In 2011, the N.C. Democratic Party dropped Aycock's name from its annual fundraiser after calls from both Democratic and Republican lawmakers brought attention to Aycock's white supremacy ties. Aycock had been included in the fundraiser's name since 1960.
On June 17, 2014, Duke University removed his name from a residence hall.
On February 20, 2015, East Carolina University trustees voted to remove Aycock's name from a residence hall after a months-long debate with faculty, students, staff and alumni. The trustees directed the university to represent Aycock's name in another campus location, where founders and other university supporters would be recognized.
As of early 2015, UNC Greensboro was also reviewing proposals to remove Aycock's name from campus buildings. On February 18, 2016, UNCG's Board of Trustees voted unanimously to remove his name from the auditorium.

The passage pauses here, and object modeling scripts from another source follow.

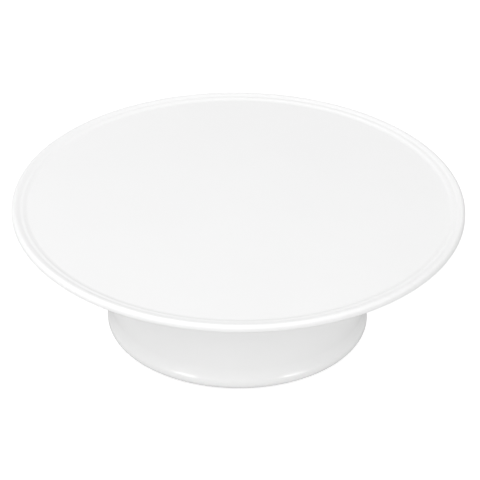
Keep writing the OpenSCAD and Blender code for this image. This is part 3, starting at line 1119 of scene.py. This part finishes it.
# %% Wire a group into a material
def finish_of(name, group, values, bump, shader_values):
    """A material: one group wired into the shader. bump is the real height of the relief, in metres."""
    material = bpy.data.materials.new(name)
    material.use_nodes = True
    tree = material.node_tree
    shader = tree.nodes["Principled BSDF"]
    surface = place(tree, "ShaderNodeGroup", values, node_tree=group)
    relief = place(
        tree, "ShaderNodeBump",
        {"Height": surface.outputs["Height"], "Distance": bump, "Strength": 1.0},
    )
    tree.links.new(surface.outputs["Color"], shader.inputs["Base Color"])
    tree.links.new(surface.outputs["Roughness"], shader.inputs["Roughness"])
    tree.links.new(relief.outputs["Normal"], shader.inputs["Normal"])
    for socket, value in shader_values.items():
        shader.inputs[socket].default_value = value
    return material

# %% Make every material
STEEL = {"Metallic": 1.0}
materials = {
    "white_plate": finish_of(
        "white_plate_plastic", skin,
        {"Tone": (0.905, 0.905, 0.905, 1), "Cloud": 0.010, "Polish": 0.35, "Uneven": 0.12,
         "Peel": 1.0, "Scratches": 0.30},
        0.000006, {"IOR": 1.49},
    ),
    "white_shell": finish_of(
        "white_drum_plastic", skin,
        {"Tone": (0.895, 0.895, 0.893, 1), "Cloud": 0.012, "Polish": 0.16, "Uneven": 0.10,
         "Peel": 1.0, "Scratches": 0.15},
        0.000006, {"IOR": 1.49},
    ),
    "acetal": finish_of(
        "natural_acetal", rings_group,
        {"Tone": (0.86, 0.85, 0.79, 1), "Rings": 2200.0, "Polish": 0.42, "Uneven": 0.12, "Depth": 0.6},
        0.000008, {"IOR": 1.48},
    ),
    "turned_steel": finish_of(
        "turned_steel", rings_group,
        {"Tone": (0.60, 0.61, 0.62, 1), "Rings": 3000.0, "Polish": 0.26, "Uneven": 0.16, "Depth": 0.6},
        0.000006, STEEL,
    ),
    "race_steel": finish_of(
        "ground_race_steel", rings_group,
        {"Tone": (0.66, 0.67, 0.68, 1), "Rings": 4200.0, "Polish": 0.20, "Uneven": 0.12, "Depth": 0.5},
        0.000004, STEEL,
    ),
    "zinc_screw": finish_of(
        "bright_zinc", plating,
        {"Tone": (0.70, 0.72, 0.75, 1), "Other": (0.74, 0.70, 0.60, 1), "Polish": 0.30,
         "Uneven": 0.16, "Depth": 0.4},
        0.000004, STEEL,
    ),
    "spring_steel": finish_of(
        "black_phosphate", plating,
        {"Tone": (0.055, 0.055, 0.060, 1), "Other": (0.16, 0.15, 0.14, 1), "Polish": 0.46,
         "Uneven": 0.18, "Depth": 0.6},
        0.000006, {"Metallic": 0.85},
    ),
    "ball_steel": finish_of(
        "polished_ball", plating,
        {"Tone": (0.78, 0.79, 0.80, 1), "Other": (0.72, 0.73, 0.75, 1), "Polish": 0.07,
         "Uneven": 0.05, "Depth": 0.1},
        0.000001, STEEL,
    ),
    "cage_nylon": finish_of(
        "natural_nylon", skin,
        {"Tone": (0.78, 0.75, 0.63, 1), "Cloud": 0.05, "Polish": 0.42, "Uneven": 0.12,
         "Peel": 1.0, "Scratches": 0.3},
        0.000010, {"IOR": 1.52},
    ),
    "foot_rubber": finish_of(
        "matt_rubber", plating,
        {"Tone": (0.035, 0.035, 0.036, 1), "Other": (0.075, 0.073, 0.070, 1), "Polish": 0.78,
         "Uneven": 0.14, "Depth": 1.0},
        0.000020, {"IOR": 1.5},
    ),
}
print("materials:", len(materials))

# %% [markdown]
# ## Dressing the pieces
#
# The pieces are sorted here by what they are made of, and every piece of one sort gets the same
# material. One table is easier to check than a line after each piece, and it prints how many
# pieces were dressed, so a forgotten one shows.

# %% Hand out the materials
pieces = {
    "white_plate": [plate], "white_shell": [drum], "acetal": [upper_bush, lower_bush],
    "turned_steel": [spindle, washer], "spring_steel": [clip], "foot_rubber": feet,
    "zinc_screw": [foot_screws, lower_screws, upper_screws, spindle_screws, foot_washers],
    "race_steel": [lower_race, upper_race], "cage_nylon": [cage], "ball_steel": [balls],
}
for finish, dressed in pieces.items():
    for piece in dressed:
        piece.data.materials.clear()
        piece.data.materials.append(materials[finish])
print("dressed:", sum(len(dressed) for dressed in pieces.values()), "pieces")
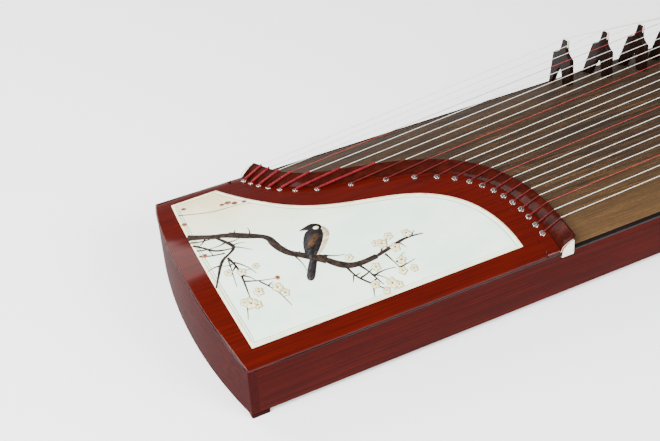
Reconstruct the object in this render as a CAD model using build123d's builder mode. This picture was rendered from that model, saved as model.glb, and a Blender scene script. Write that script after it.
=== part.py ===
"""Guzheng: a 21-string Chinese zither with movable bridges.

Millimetres, +Z up.  +X runs along the strings from the head to the tail, +Y points to the
player, and the origin is on the ground under the middle of the instrument.
"""
from build123d import *
import os
from math import sqrt

# ---------------------------------------------------------------- driving dimensions
length = 1630.0              # head bow to tail
width = 345.0                # outside of the two side panels
head_bow = 23.0              # how far the head end bulges out
crown_radius = 450.0         # arch of the soundboard and lid, seen from the end
foot_height = 7.5
rim_height = 93.0            # ground to the outer top edge of the side panels
wall = 10.0                  # side panels
end_wall = 12.0              # head and tail panels
back_thickness = 8.0
board_thickness = 9.0
lid_thickness = 4.5
picture_thickness = 0.6
joint_gap = 0.3              # air between pieces that move past each other

string_count = 21
string_pitch = 14.74
first_string_y = 154.0       # the treble string, next to the player
string_radius = 0.6
bend_radius = 3.0            # where a string turns over an edge
nut_clearance = 1.0          # string to nut, so that the bend stays clear of the round top

half_width = width / 2
head_corner_x = -length / 2 + head_bow
tail_x = length / 2
floor_top = foot_height + back_thickness
lid_top = rim_height + lid_thickness
inner_half = half_width - wall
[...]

On August 25, 2015, the Guilford County school board voted 9–2 to rename Aycock Middle School in Greensboro, dropping the Aycock name
On August 15, 2017, the Greensboro City Council voted to rename the Aycock Historic District, which included the formerly named Aycock Middle School to Dunleath Historic District.
On February 28, 2018, the governor of North Carolina requested from the Architect of the Capitol replacement of Aycock's statue with one of evangelist Billy Graham, pursuant to legislation signed in 2015. The statue will be replaced once sufficient private funds for Graham's statue are raised.
On April 24, 2018, Greensboro City Council unanimously voted to rename North and South Aycock Street, which runs from West Florida Street to Wendover Avenue, to North and South Josephine Boyd Street after Josephine Boyd, the first Black student to attend the all-white Greensboro High School in 1957.